Given undirected graph representing the country cities, and ranked list of exciting cities, you are to answer Q quires, each one asking for the shortest path between 2 cities utilizing only the first K cities from the ranked list.

For example, given the graph in the sample (4 cities and ranked list [2 1])

• 1 - Query (k = 0, Src = 3, dest = 4): means no cities to use as intermediate, hence only direct path allowed 3-4 with cost 10.
• 2 - Query (k = 1, Src = 3, dest = 4): means we can use first city on list (2), hence we can choose between paths (3-4, 3-2-4) path 3-2-4 with cost 8 is best.
• 3 - Query (k = 2, Src = 3, dest = 4): means we can use first 2 cities on list (1, 2), hence we can choose between paths (3-4, 3-2-4, 3-2-1-4) path 3-2-1-4 with cost 6 is best.

Input

The first line of input contains an integer T that represents the number of test cases, then follow T test cases, each in following format:

Line 1 - N (1 ≤ N ≤ 150), the number of cities of the country.

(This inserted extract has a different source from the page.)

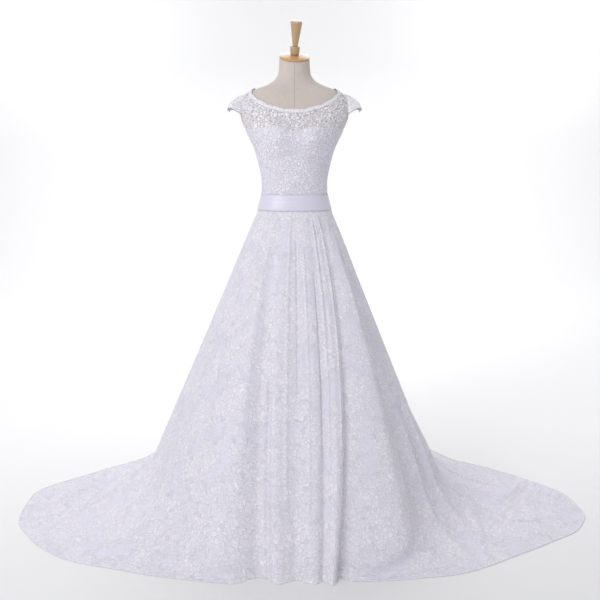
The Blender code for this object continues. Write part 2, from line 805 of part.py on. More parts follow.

N-1 lines follow, where ith line represents ith-city connection costs, C_i,j is the cost of edge (i, j), if there is no edge between i, j then C_{i, j} = -1 else 1 ≤ C_i,j ≤ 10000.
            C_1,2    C_1,3    ... C_1,N
            C_2,3    C_2,4    ... C_2,N
            ...
            C_N-1,N

Line N+1 - P (0 ≤ P ≤ N), represents the size of ranked list.

Line N+2 - P space-separated list of distinct cities ids (1 ≤ city id ≤ N)

Line N+3 - Q (1 ≤ Q ≤ 6000), represents the number of queries.

Q lines follow

            K source destination

...

Note that: 0 ≤ K ≤ P, 1 ≤ source, destination ≤ N.

Output

For each test case, output a single line of output in the form "Case K: A₁ A₂ ... A_q" where K is the number of the test case and [A₁ A₂ ... A_q] are the answers for the Q queries. Each answer is the shortest path cost between the 2 given cities using the first only K cities of given list as intermediate cities. In case there is no path between 2 cities, the answer is -1.

Example

Input:
1
4
2 -1 3
1 7
10
2
2 1
3
0 3 4
1 3 4
2 3 4

Output:
Case 1: 10 8 6